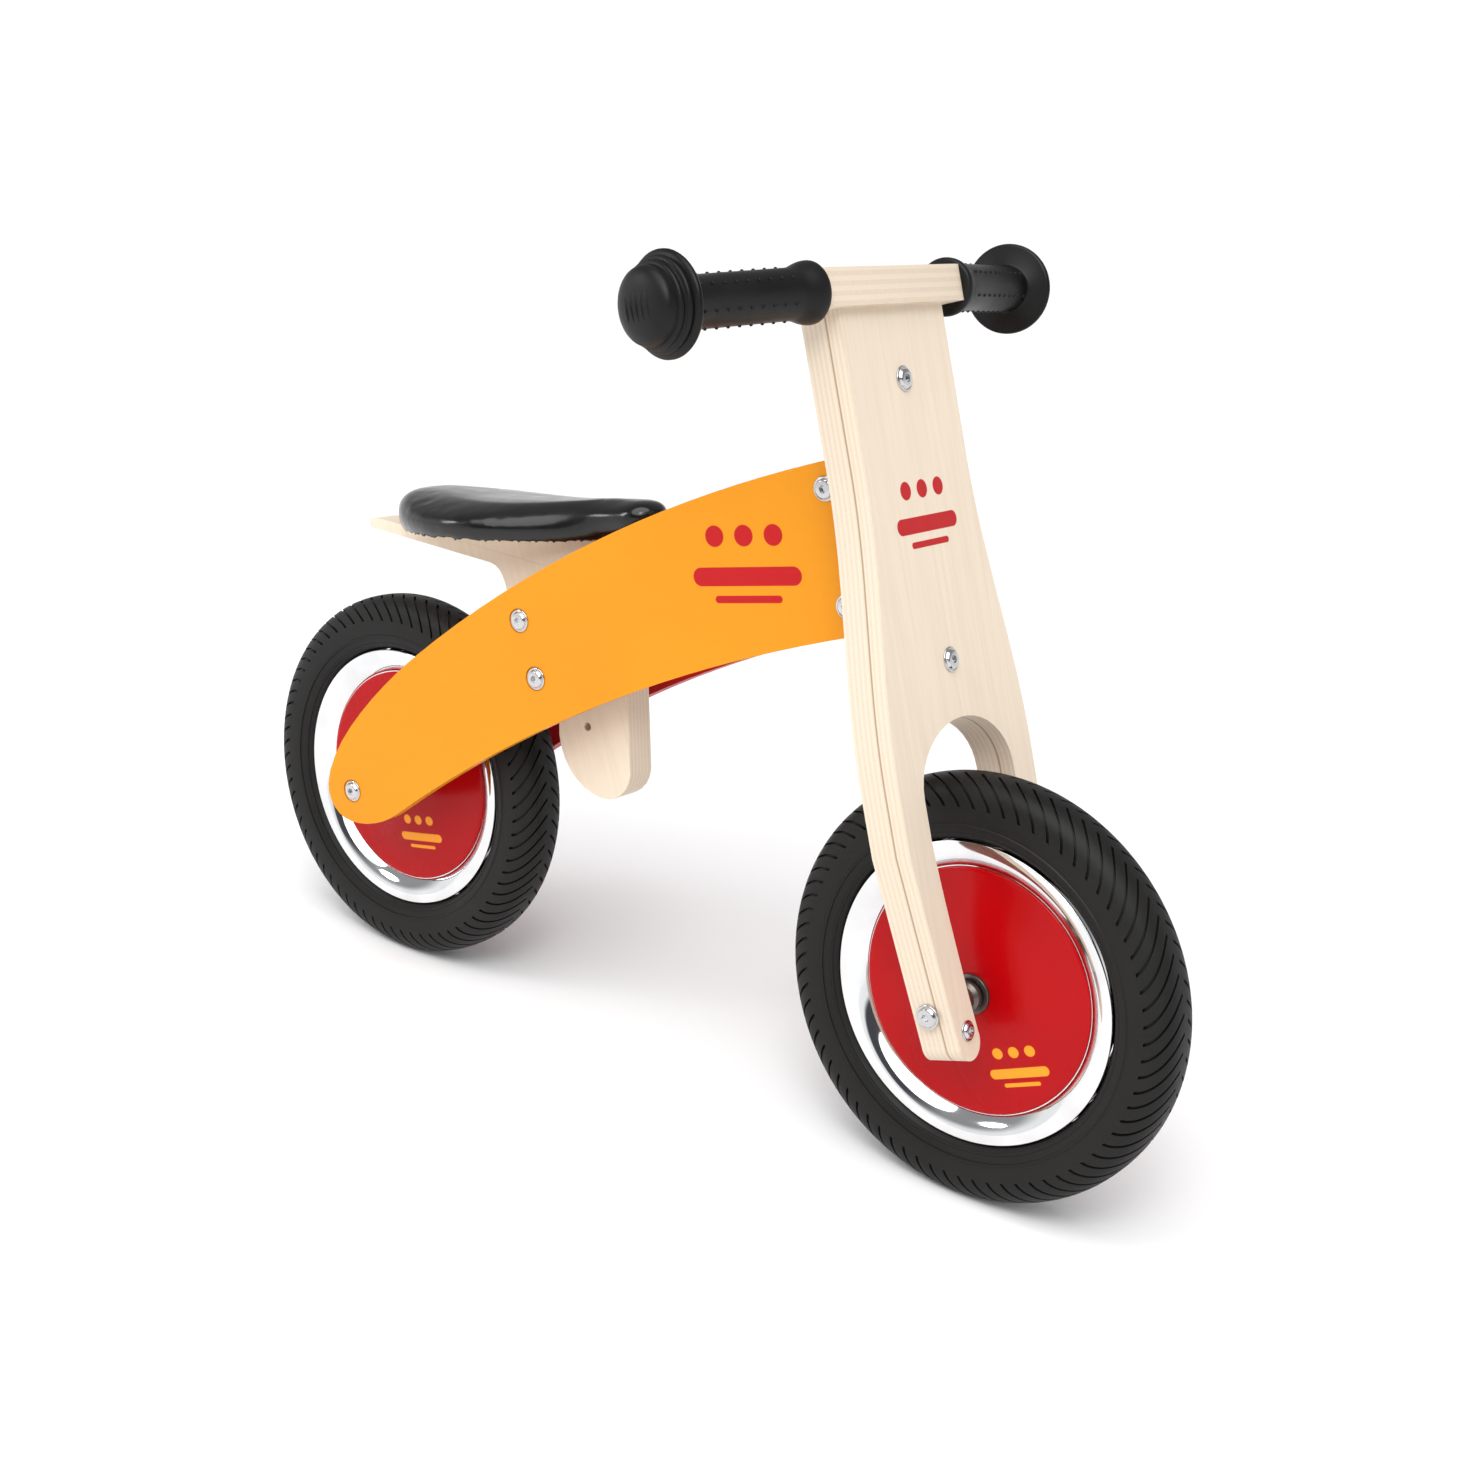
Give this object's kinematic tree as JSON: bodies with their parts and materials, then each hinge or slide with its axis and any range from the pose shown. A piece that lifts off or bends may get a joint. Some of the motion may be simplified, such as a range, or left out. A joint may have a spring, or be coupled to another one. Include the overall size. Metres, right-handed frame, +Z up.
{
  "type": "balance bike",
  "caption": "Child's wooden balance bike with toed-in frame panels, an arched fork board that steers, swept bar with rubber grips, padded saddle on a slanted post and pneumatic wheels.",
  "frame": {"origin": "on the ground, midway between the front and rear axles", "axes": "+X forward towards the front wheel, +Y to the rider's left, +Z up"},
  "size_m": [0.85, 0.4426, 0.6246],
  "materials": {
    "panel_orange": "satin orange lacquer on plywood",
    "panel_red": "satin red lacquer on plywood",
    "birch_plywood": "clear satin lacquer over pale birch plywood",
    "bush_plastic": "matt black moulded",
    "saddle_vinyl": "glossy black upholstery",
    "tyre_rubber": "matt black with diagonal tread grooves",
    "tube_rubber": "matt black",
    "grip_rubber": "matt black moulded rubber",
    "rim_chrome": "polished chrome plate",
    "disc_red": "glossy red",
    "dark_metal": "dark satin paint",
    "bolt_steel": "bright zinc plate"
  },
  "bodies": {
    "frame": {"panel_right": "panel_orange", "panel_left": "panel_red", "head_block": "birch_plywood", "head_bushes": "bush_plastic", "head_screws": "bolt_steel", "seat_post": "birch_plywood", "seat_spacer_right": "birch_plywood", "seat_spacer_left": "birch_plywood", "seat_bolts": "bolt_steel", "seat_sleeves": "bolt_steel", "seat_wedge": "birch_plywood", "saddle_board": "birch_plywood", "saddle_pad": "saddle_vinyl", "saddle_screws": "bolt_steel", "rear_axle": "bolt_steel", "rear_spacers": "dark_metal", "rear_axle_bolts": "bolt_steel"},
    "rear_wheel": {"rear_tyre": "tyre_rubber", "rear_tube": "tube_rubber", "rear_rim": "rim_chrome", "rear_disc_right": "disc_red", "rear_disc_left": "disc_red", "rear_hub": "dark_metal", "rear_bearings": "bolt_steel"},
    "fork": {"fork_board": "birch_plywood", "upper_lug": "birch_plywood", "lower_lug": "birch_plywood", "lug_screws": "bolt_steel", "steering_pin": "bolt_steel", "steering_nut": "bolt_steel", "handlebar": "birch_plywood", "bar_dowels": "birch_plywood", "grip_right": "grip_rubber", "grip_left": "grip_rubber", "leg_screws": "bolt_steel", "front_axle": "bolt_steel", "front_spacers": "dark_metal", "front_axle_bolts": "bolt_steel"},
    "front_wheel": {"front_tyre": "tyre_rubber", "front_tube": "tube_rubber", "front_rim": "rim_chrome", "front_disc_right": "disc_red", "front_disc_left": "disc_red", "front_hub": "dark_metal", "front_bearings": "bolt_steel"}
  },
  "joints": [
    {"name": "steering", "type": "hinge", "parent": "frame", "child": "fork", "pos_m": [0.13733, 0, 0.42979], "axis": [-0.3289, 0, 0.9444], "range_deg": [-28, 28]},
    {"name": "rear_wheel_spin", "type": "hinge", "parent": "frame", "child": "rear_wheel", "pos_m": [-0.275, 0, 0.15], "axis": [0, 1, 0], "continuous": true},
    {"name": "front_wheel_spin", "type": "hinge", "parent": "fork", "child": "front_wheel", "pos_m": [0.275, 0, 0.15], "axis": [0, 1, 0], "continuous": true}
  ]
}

*****

EXERCISE DIRECTIONS:
Pick out the lines above that hold the string "materials" and show them.

SOLUTION TO THIS TASK:
Give this object's kinematic tree as JSON: bodies with their parts and materials, then each hinge or slide with its axis and any range from the pose shown. A piece that lifts off or bends may get a joint. Some of the motion may be simplified, such as a range, or left out. A joint may have a spring, or be coupled to another one. Include the overall size. Metres, right-handed frame, +Z up.
  "materials": {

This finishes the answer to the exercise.